FinRL_Podracer
FinRL_Podracer copied to clipboard
delta_stock comparing scaled action to unscaled available_amount
This doesn't look right to me when I stepped through it. My code includes Interactive Brokers commissions but othewise the same
if action > 0: # buy_stock
available_amount = self.account // adj
delta_stock = min(available_amount, action)

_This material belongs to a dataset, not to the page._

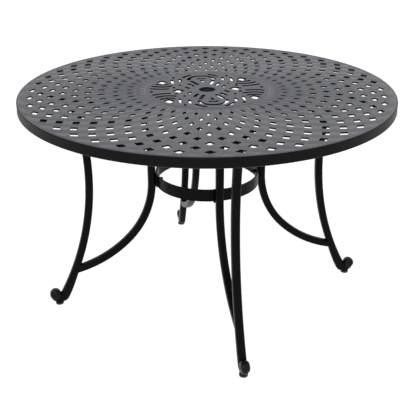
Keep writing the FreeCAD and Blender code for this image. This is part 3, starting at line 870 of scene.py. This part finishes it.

self.stocks[index] += delta_stock
if USE_IB_COST:
comm = max(delta_stock * TRANSACTION_FEE_PER_SHARE, 1.0)
else:
comm = (adj * delta_stock) * self.transaction_fee_percent
self.account -= adj * delta_stock + comm
elif self.stocks[index] > 0: # sell_stock
delta_stock = min(-action, self.stocks[index])
if USE_IB_COST:
comm = max(delta_stock * TRANSACTION_FEE_PER_SHARE, 1.0)
else:
comm = (adj * delta_stock) * self.transaction_fee_percent
self.account += adj * delta_stock - comm
A typical action value on the 3rd line above is 0.295 while the available_amount is unscaled at say 47778. So action will always be the minimum.
I assume this is your scaling
state = np.hstack((
self.account * 2 ** -16,
self.day_npy * 2 ** -8,
self.stocks * 2 ** -12,
), ).astype(np.float32)
Looks like a bug to me. Why not use MinMaxScaler?